カザフスタン中央銀行のデジタル通貨「デジタルテンゲ」が、1か月間にわたる試験運用を経て成功したと発表された。2024年にはビジネス、規制、技術面での改善が予定されている。

試験運用中、デジタルテンゲはアルマトイの学校児童に無料の給食を提供するために使用され、地元の交通システム用に設計されたオナイカードを介して実施された。郵便システム運営者のカズポストが取引の仲介者として機能した。

地元の4つの銀行がVisaとマスターカードと連携し、フォーカスグループのメンバーにプラスチックカードを発行した。これらのカードは、店頭やオンラインでの購入、ATMからの現金引き出しが可能だった。参加する商人はデジタルテンゲを受け入れるか、「非現金」テンゲに変換する選択肢があった。

デジタルテンゲカード Source: Islam Yerzhan, LinkedIn

デジタルテンゲを変換することで、既存のPOSシステムやQRシステムに統合された。カードはカザフスタン国内外で機能するという。カザフスタン中央銀行の報告書はこのレベルの相互運用性がCBDCでは初めてだと主張している。

デジタルテンゲに関する他の実験には、SWIFTを介したクロスボーダー支払や、バイナンスとKASEプラットフォームでのCBDCを裏付け資産とするステーブルコインの発行が含まれていた。デジタルテンゲは金のトークン化に使用され、付加価値税はスマートコントラクトを使って徴収され、ムーブ・トゥ・アーンアプリが試験された。

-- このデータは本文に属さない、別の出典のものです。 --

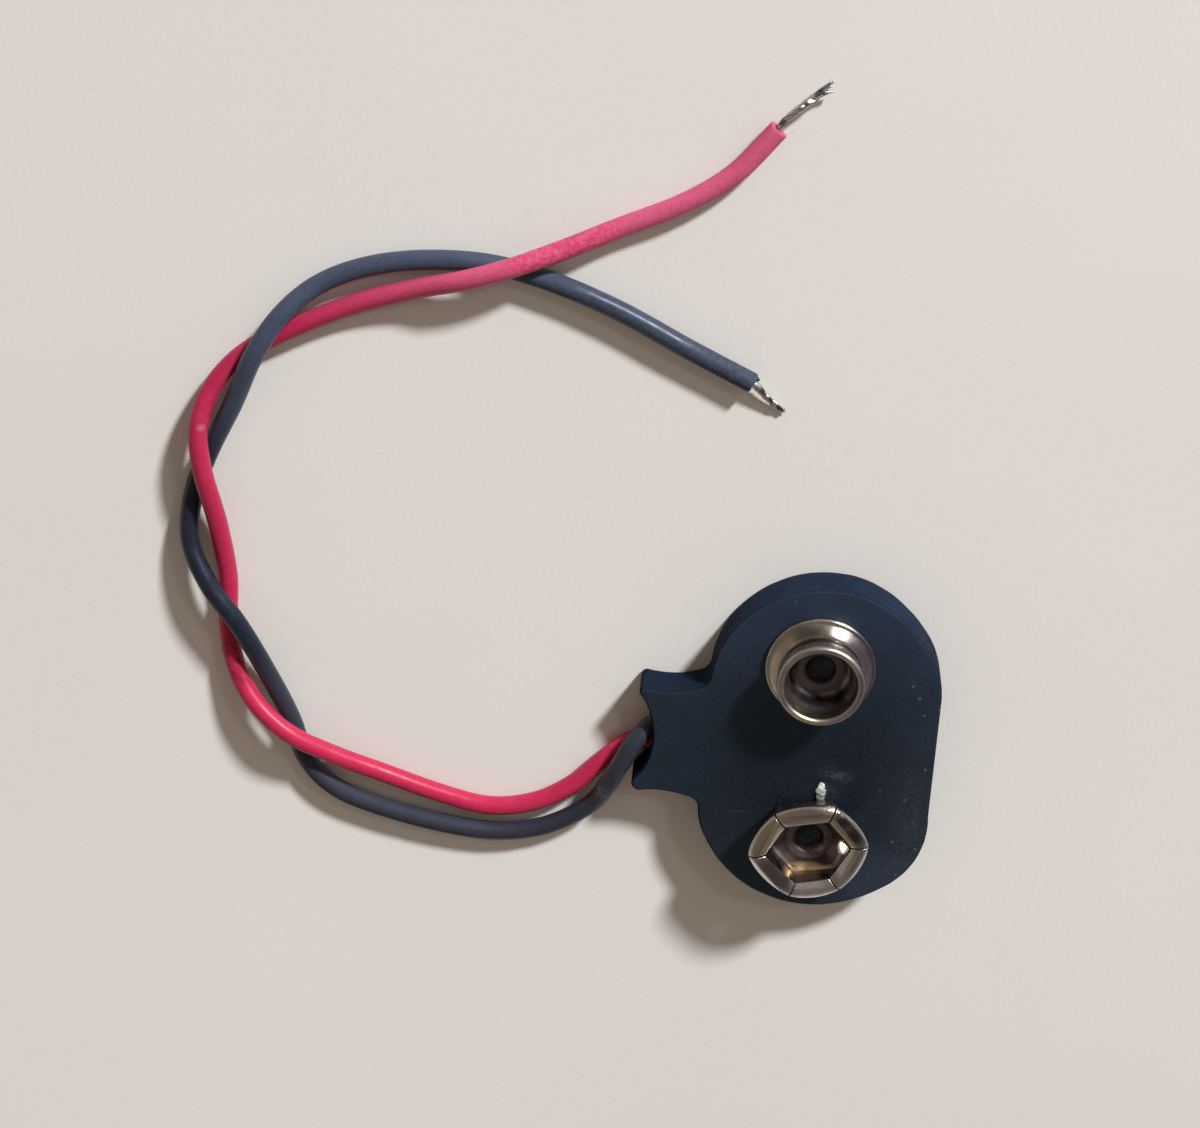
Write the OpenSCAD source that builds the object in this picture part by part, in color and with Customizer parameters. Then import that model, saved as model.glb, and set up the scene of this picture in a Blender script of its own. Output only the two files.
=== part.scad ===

カザフスタン国立銀行とカザフスタン国立決済公社(NPCK)は、2024年に向けて多くの目標を持っている。それには、仲介銀行の数を増やし、分散型金融アプリケーションをさらに開発することが含まれる。またオフライン取引を大規模に実施することを計画している。国内の一部地域でインターネット接続が限られているため、金融包摂が大幅に向上する可能性がある。さらにクロスボーダー支払いプロジェクトへの参加を増やす予定だ。カザフスタンはプロジェクトmBridgeのオブザーバーである。

NPCKのCEOビヌル・ジャレノフ氏は、報告書の公開前夜に放送されたインタビューで、デジタルテンゲがユーザーの監視に使用されることはないと保証した。